Great Read-- Mahoney at her best!

After reading (skimming sometimes) through Mahoney's The Singular Pilgrim, A Likely Story, and Whoredom in Kimmage, I almost didn't pick this one up. Even though I enjoyed Mahoney's tales and writing style, I didn't feel like laboring through it all once again to read about China, a country that I had little interest in. Even while my general interest in Ireland and religion (topics of her other books) was higher, I found myself not able to stop reading The Early Arrival of Dreams. The perspective she has on Chinese youth and her year living there were wonderful and interesting. I devoured this book and was left wanting to read more about China. Definitely her best work!!!

Clairvoyant portrait of China

In my opinion this is the best sort of reporting: a personal experience filtered thorugh the lense of a an educated, intellecutal, and savvy writer.

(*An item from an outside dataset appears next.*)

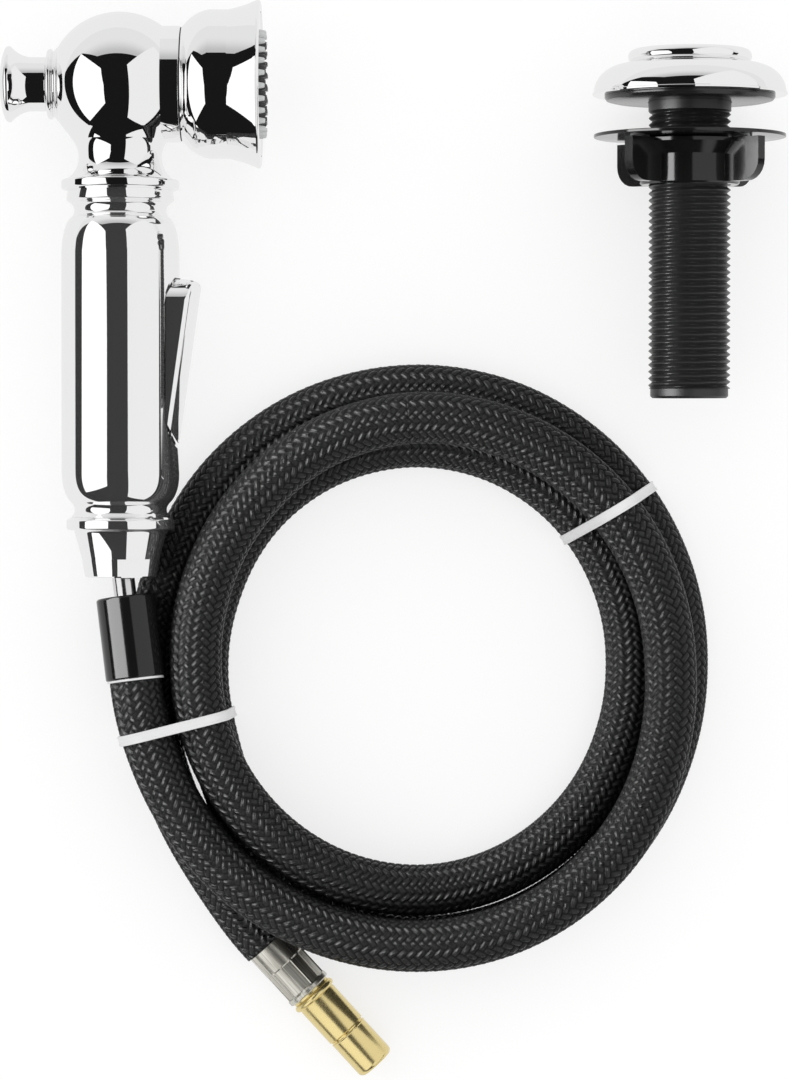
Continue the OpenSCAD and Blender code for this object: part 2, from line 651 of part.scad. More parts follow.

Rosemary Mahoney went to CHina to teach for a year and this is the result of the journals she kept while there. Essentially it's a collection of stories based on the events that happened and characters she met while in China. It reads like a novel, maily because Mahoney has such a phenomenally sharp eye for the way people move, talk, think, speak and act. At moments I felt I was reading--or watching--a play. The prose makes the action that clear. I think that fourteen years later this book is still relevant and current, especially now that China has burst for the conomically. l Much of what Mahoney wrote in this book forshadows the modern China we are facing now.

travel with me to China

The author paints a warm and intimate picture of living in China as a foreigner. Her chapter on being stranded in Guangzhou brought me back to my time in the city several years ago. I didn't want the book to end. The connection she makes with her students -- her triumphs with the Chinese language and the students' with the English language -- shorten the distance between the U.S. and China. I can't wait to get back to China.

Ordinary people in China - true love and saddness

I am a Chinese living in Hong Kong. I was so moved by this book when I read it 7 years ago. Its the extra-ordinary observation of the author that illustrated the ordinary life of Chinese People. It had special meaning during that particular moment of history. China is changing form a close society and are openning to the world. Its like birds flying out of the cage. They may forget to fly but they keep on trying. The author showed the spirit of Chinese People that are strugging to achieve their goals under difficult conditions.